Have you taken a peek at your pet’s mouth lately?
Dental Check Ups:
Start with routine annual to biannual dental checks. These are an important part of wellness exams performed by your veterinarian. Additionally, routine dental cleanings by your veterinarian can help prevent the development of periodontal disease before the damage is done. A study conducted in 2014 by Veterinary Pet Insurance Co., found that the average cost per pet to prevent dental disease is one-third of the average cost of treating dental disease. Dental charting, careful examination and probing of the gum lines, as well as oral radiographs are normally part of a dental cleaning, which gives us comprehensive information of what’s going on in your pet’s mouth. Dental disease isn’t just surface deep; over half of the tooth is hidden beneath the gum line, which means the extent of disease may not always be visible to the naked eye.
What can we do the other 364 days of the year?
Finding the time to brush your own teeth can be a struggle at times it seems. I remember many mornings during my veterinary internship when I hadn’t made it home since 7 AM the previous day, had spent the night on call, still had scrubs on which had an assortment of unknown bodily substances on them and had fifteen minutes before morning rounds. Things needing to be accomplished in those 15 minutes included shower, food, brush my teeth or sleep. Brushing my teeth seemed like an effort. Grossly enough, that awful fuzzy feeling you have on your teeth when you forget to brush them is a layer of biofilm made up of decomposing food particles and an army of disease-causing bacteria. Yuck. This hardens into a layer of yellowish oral tarter (also known as calculus) within roughly 24 hours. Unfortunately, even valiant efforts to brush this newly formed layer off with a toothbrush are futile once it has hardened. Professional scaling is needed, which requires a trip to a dentist for you and a trip to a veterinarian for your pet. However, daily brushing is the best prevention of this building up, for both you and your pet.
Take the Leap:
First, stop by your veterinary clinic to get help on how to start brushing your pet’s teeth and find out what options there are for oral health. If you choose to go the traditional route, start with the right toothpaste and toothbrush. Choose a small, soft bristled toothbrush. Pet specific toothpaste is often chicken, seafood, malt or other palatable flavours. Human toothpaste can upset their stomachs or damage their gums. Starting out with soft food on your pet’s toothbrush and allowing your pet to lick (but not chew) it off can be the first step. Make sure to praise them with a treat after a few licks. Slowly build up to using pet toothpaste and gently lifting their front lip and whipping the toothpaste onto their front teeth. Stop and reward for tolerating this new and strange request. Slowly increase the contact time with the front teeth for 3-5 seconds over the next week. Begin brushing farther back in the mouth, focusing on the outside of their teeth and not worrying about the inside of the teeth. Reward and praise with treats at each step. This process may take several weeks to a month before you’re able to brush their entire mouth. Have patience, and make them realise that tooth brushing can be an enjoyable activity. Lastly, don’t get discouraged.

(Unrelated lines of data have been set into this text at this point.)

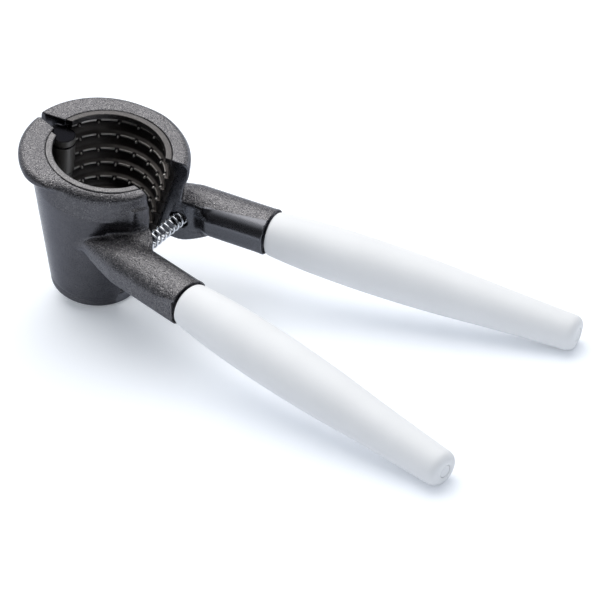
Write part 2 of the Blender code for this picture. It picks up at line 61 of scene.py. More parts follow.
lean = Matrix.Rotation(math.atan2(-hinge["axis"][0], -hinge["axis"][2]), 4, "Y")
pin_point = Vector((PIN_AXIS[0], PIN_AXIS[1], PIN_MIDDLE)) * MM
stance = Matrix.Translation(Vector(hinge["pos_m"]) - lean @ pin_point) @ lean

# The two cup halves are pressure castings, each with its arm, its web and its hinge leaves in one
# piece. Corners where two forms meet are filled with a fillet and outer edges are a little round.
# The outside is coated with dark hammered enamel; the split faces and the hinge are milled smooth.
GAP = 0.3
FOOT_RADIUS = 17.2
FOOT_HEIGHT = 5.0
FOOT_ASIDE = 0.2
FOOT_STEP = 0.2
FOOT_EDGE = 1.2
CONE_TOP = 55.6
CONE_TOP_RADIUS = 28.1
CONE_TOP_SHIFT = (1.7, 0.8)
CONE_LEAN = 0.98
RIM_RADIUS = 31.0
RIM_TOP = 64.0
RIM_ROUND = 3.0
RIM_EDGE = 1.8
RIM_FILLET = 0.9
RIM_FILLET_FRONT = 4.6
# The near half's front wall at three places along X: its widest radius, how it draws in below and
# above that height, and the roundness of its lip.
FRONT_WALL_LOW = 42.0
FRONT_WALL_WIDEST = 53.0
FRONT_WALL_X = (19.0, 24.0, 27.5)
FRONT_WALL_RADIUS = (27.6, 28.3, 29.8)
FRONT_WALL_FLARE = (0.196, 0.14, 0.03)
FRONT_WALL_SLOPE = (0.13, 0.15, 0.25)
FRONT_WALL_EDGE = (4.6, 3.4, 1.0)
FRONT_WALL_TURN = 1.5
FRONT_WALL_LEAN = 0.97
# The pocket for the liner, as (height, radius), and the split that parts the halves.
POCKET_CENTRE = (2.1, 1.0)
POCKET = [(9.0, 14.6), (20.0, 17.6), (31.3, 20.0), (56.0, 24.8), (59.0, 24.8), (60.2, 23.4), (66.0, 23.4)]
SPLIT_CORNER = (-28.4, -0.9)
NEAR = {"side": -1, "split": math.radians(-7.3), "floor": 4.0, "relief": (0.0, 0.6)}
FAR = {"side": 1, "split": math.radians(14.0), "floor": 5.3, "relief": (2.3, 2.6)}
RELIEF_END = -14.0
# An arm grows from its root to its full radius. Its section is a crown over a flat band over a
# flatter belly. The far arm's visible part starts with a rounded nose.
ARM_START = (0.0, 16.3, 36.2)
ARM_END = (61.8, 25.4, 42.8)
ARM_RADIUS = 8.7
ARM_LENGTH = 62.3
ARM_HIGHEST = 51.0
ARM_ROOT = 3.0
ARM_ROOT_RADIUS = 2.6
ARM_SWELL = 27.0
ARM_BAND = 0.19
ARM_CROWN = 0.79
ARM_BELLY = 0.59
ARM_SLOPE = 0.85
ARM_EDGE = 0.3
COLLAR_START = 3.4
COLLAR_RUN = 3.0
COLLAR_RISE = 0.15
RECESS_SHARE = 0.9
RECESS_DEPTH = 1.3
RECESS_SLOPE = 0.8
RECESS_EDGE = 0.25
FAR_ARM_END = 48.0
NOSE_START = 32.0
NOSE_LENGTH = 8.0
NOSE_FILLET = 2.6
TANG_BORE = 2.9
TANG_BORE_START = 47.0
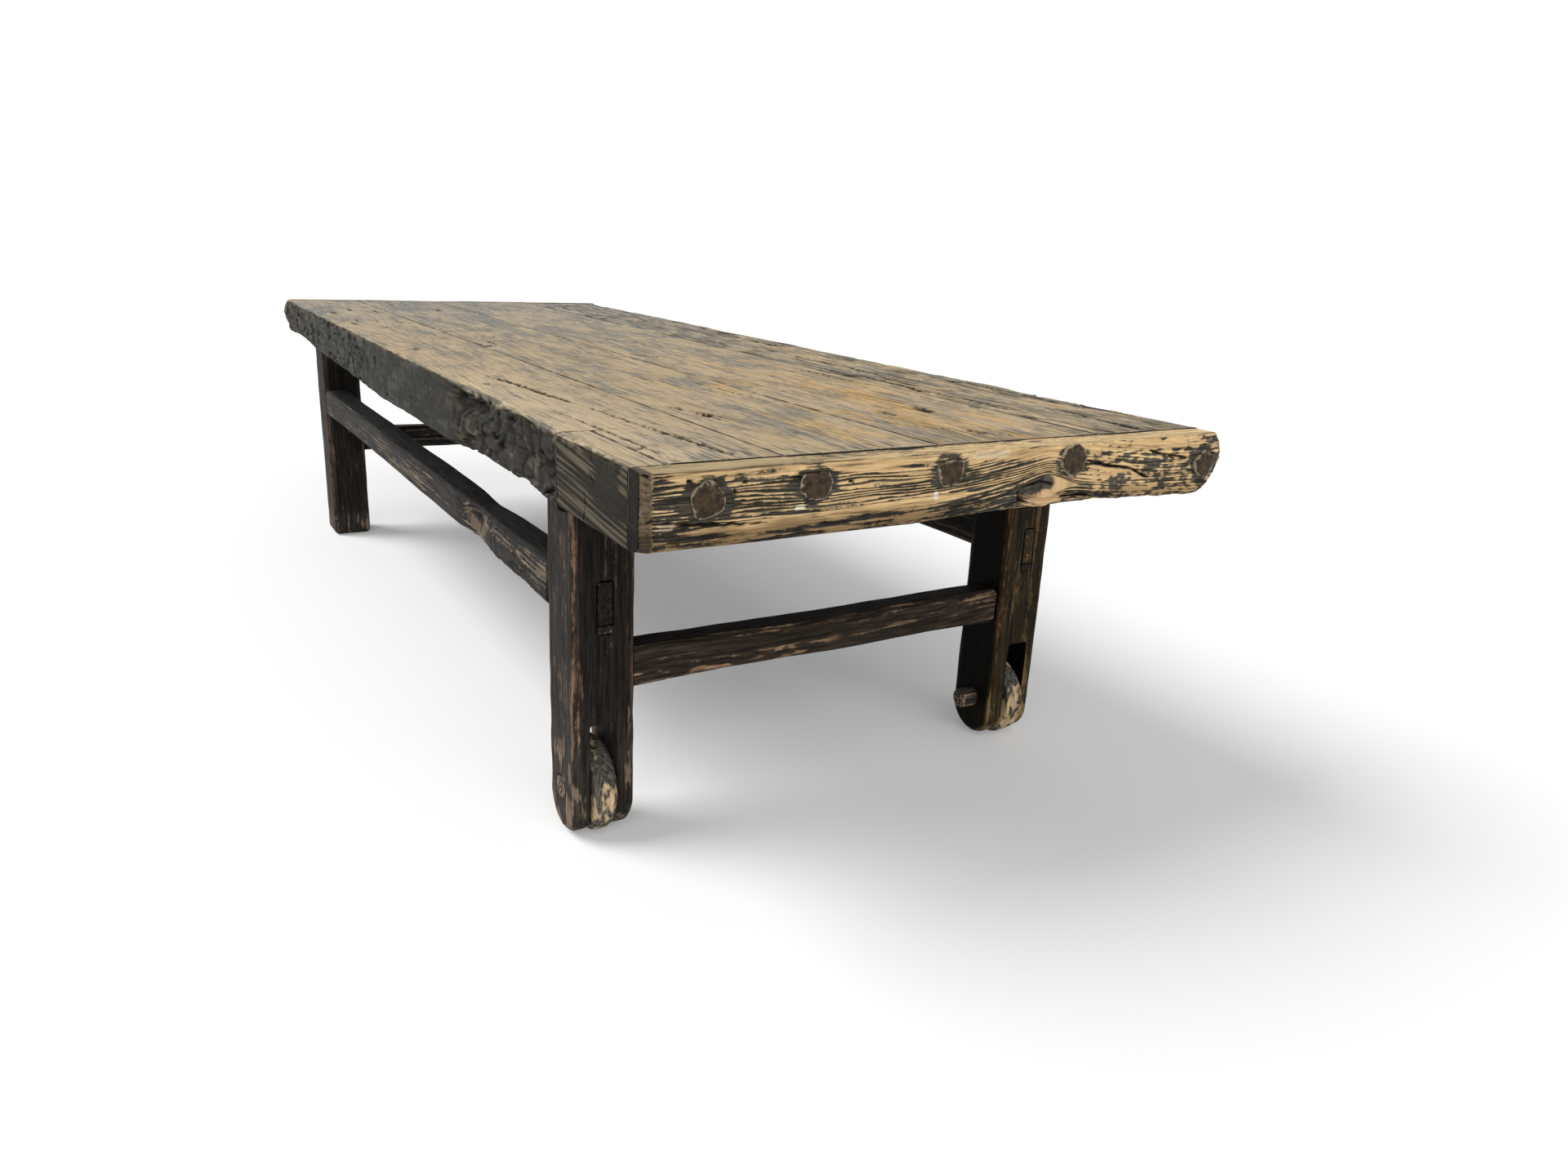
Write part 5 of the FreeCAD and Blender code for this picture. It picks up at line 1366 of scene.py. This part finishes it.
# Wheels: solid wooden discs that turn in the slots of the legs, each on its own wooden peg. Their rims
# are dented and rubbed bare by the floor.
WHEEL_FINISH = old_elm(
    "wheel_wood",
    bare=((0.34, 0.24, 0.13), (0.68, 0.51, 0.31)),
    patina=((0.026, 0.024, 0.020), (0.135, 0.122, 0.10)),
    flake=0.5,
    edge=0.14,
    streak=0.5,
    figure=0.05,
)
WHEEL_VOXEL = 1.1


def wheel_wear(seed):
    """Wear of a wheel: a dented rim, whose upper part inside the slot is darkened with painted shade."""
    def wear(spots, normals):
        middle = (spots.min(axis=0) + spots.max(axis=0)) / 2
        aside, _, above = (spots - middle).T
        grain = woodgrain(spots[:, 2], spots[:, 0], spots[:, 1], seed, 0.5)
        relief = ridges(grain, 5, seed + 2)
        rim = step(np.hypot(aside, above), 30, 50)
        dents = layered(spots, (22, 16, 22), 3, seed + 3)
        traits = {
            "grain": grain,
            "relief": relief,
            # Painted shade: the rim is made darker high up, where it sits inside the slot under the leg.
            "bare": 0.44 + 0.62 * dents * rim + 0.12 * relief - 0.42 * step(above, 4, 26) * rim,
            "pit": step(noise(spots, (9, 9, 9), seed + 4), 0.6, 0.9) * 0.8,
        }
        return np.maximum(0.7 + 0.4 * relief + 0.9 * dents * rim, 0.05), traits
    return wear


for name, seed in (("front_wheel", 381), ("back_wheel", 391)):
    rebuild(name, wheel_wear(seed), "wheel_wood", WHEEL_FINISH, WHEEL_VOXEL, body=name, wood="wood")

# Axle pegs: round wooden pegs driven through the feet of the wheeled legs, across their slots. Their
# ends stand out on both sides.
PEG_VOXEL = 0.9


def wear_peg(spots, normals):
    grain = woodgrain(spots[:, 1], spots[:, 0], spots[:, 2], 401, 0.3)
    relief = ridges(grain, 4, 402)
    traits = {"grain": grain, "relief": relief, "bare": 0.3 + 0.25 * relief + 0.15 * np.abs(normals[:, 1])}
    return np.maximum(0.4 + 0.3 * relief + 0.3 * noise(spots, (12, 12, 12), 403), 0.05), traits


for name in ("front_axle_peg", "back_axle_peg"):
    rebuild(name, wear_peg, "wheel_wood", FRAME_FINISH, PEG_VOXEL, wood="wood")
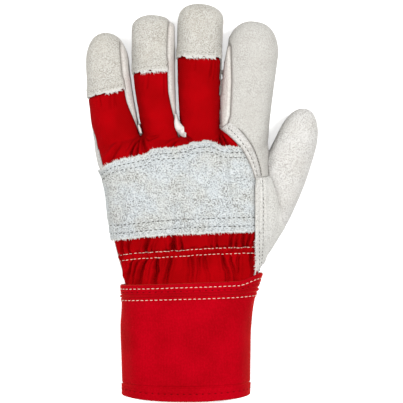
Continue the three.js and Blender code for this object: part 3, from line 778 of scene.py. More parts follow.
def drill(name, light, dark, weave_depth):
    """Twill: fine diagonal ribs, laid from above on the back and from the side on the flanks."""
    finish = Finish(name, Specular_IOR_Level=0.02)
    pitch = 0.9 * MM
    split = "ShaderNodeSeparateXYZ"
    x, y, z = (finish.node(split, [finish.place], axis) for axis in range(3))
    facing = finish.node("ShaderNodeNewGeometry", output="Normal")
    flank = finish.node(split, [facing])
    flank = finish.ramp(flank.maths("ABSOLUTE", flank), 0.6, 0.85)
    slub = finish.noise(3) * 0.6
    across = (x + y) * (0.7 / pitch) + slub
    beside = (z + y) * (0.7 / pitch) + slub
    ribs = across * (1 - flank) + beside * flank
    ribs = ribs.maths("SINE", ribs * (2 * math.pi)) * 0.5 + 0.5
    yarn = finish.noise(0.5)
    patches = finish.ramp(finish.noise(18, 3), 0.3, 0.7)
    colour = finish.mix(patches * 0.5 + ribs * 0.35, dark, light)
    # painted shade: a dark line along the cloth's seams and where a cap's or the strap's edge lies on
    # it
    colour = finish.mix(finish.attribute("groove") * 0.6, colour, (58, 0, 4))
    return finish.finish(colour, 0.82 + 0.12 * yarn, ribs * 0.75 + yarn * 0.25, weave_depth)


red_drill = drill("red cotton drill", (149, 0, 15), (121, 0, 9), 0.26)
up_hand = hand_points([(-far_right, -0.2), *cotton_edge])
crotch = [(21.0, up_hand[-1][1]), (21.5, 57.2), (27.5, 57.2)]
outline = [*up_hand, *crotch, *lap_seam[line_steps:]]
cotton_field = patch(outline, form)
for name in caps:
    finger = fingers[name]
    ends = (-0.1 * finger.length, finger.length - finger.cap[0] + cotton_under_cap)
    cotton_field = np.maximum(cotton_field, on_back(name, form, *ends))
    rest = rest.cut(-on_back(name, rest, *ends))
rest = rest.cut(-patch(outline, rest))
cotton = form.cut(cotton_field).largest()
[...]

The classic toothbrush and toothpaste isn’t the only option anymore. Dental chews, dental wipes, oral solutions and water additives are just a few examples of other resources your veterinarian can advise you about.
Although we may be putting the Tooth Fairy out of a job (once your pet is fully grown), take the time to build healthy dental habits with your pet starting today. Instead of pushing Fluffy away because of his shockingly bad breath, use this opportunity to begin a new routine.